-- Begin --

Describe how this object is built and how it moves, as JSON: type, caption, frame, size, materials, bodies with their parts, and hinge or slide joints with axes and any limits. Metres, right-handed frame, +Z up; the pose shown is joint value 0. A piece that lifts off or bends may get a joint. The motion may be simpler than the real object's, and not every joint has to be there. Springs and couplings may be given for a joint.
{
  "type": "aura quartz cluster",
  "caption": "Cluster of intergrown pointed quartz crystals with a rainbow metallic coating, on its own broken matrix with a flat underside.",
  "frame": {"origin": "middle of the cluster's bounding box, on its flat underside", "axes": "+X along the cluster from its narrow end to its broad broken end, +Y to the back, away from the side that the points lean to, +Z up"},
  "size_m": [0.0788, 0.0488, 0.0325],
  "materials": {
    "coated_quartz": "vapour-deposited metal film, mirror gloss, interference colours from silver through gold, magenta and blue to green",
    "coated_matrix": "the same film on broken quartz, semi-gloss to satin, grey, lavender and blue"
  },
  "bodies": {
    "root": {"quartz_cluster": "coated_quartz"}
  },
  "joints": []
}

-- End --

Request: Retype the data in full and match it exactly.

Exercise response:
Describe how this object is built and how it moves, as JSON: type, caption, frame, size, materials, bodies with their parts, and hinge or slide joints with axes and any limits. Metres, right-handed frame, +Z up; the pose shown is joint value 0. A piece that lifts off or bends may get a joint. The motion may be simpler than the real object's, and not every joint has to be there. Springs and couplings may be given for a joint.
{
  "type": "aura quartz cluster",
  "caption": "Cluster of intergrown pointed quartz crystals with a rainbow metallic coating, on its own broken matrix with a flat underside.",
  "frame": {"origin": "middle of the cluster's bounding box, on its flat underside", "axes": "+X along the cluster from its narrow end to its broad broken end, +Y to the back, away from the side that the points lean to, +Z up"},
  "size_m": [0.0788, 0.0488, 0.0325],
  "materials": {
    "coated_quartz": "vapour-deposited metal film, mirror gloss, interference colours from silver through gold, magenta and blue to green",
    "coated_matrix": "the same film on broken quartz, semi-gloss to satin, grey, lavender and blue"
  },
  "bodies": {
    "root": {"quartz_cluster": "coated_quartz"}
  },
  "joints": []
}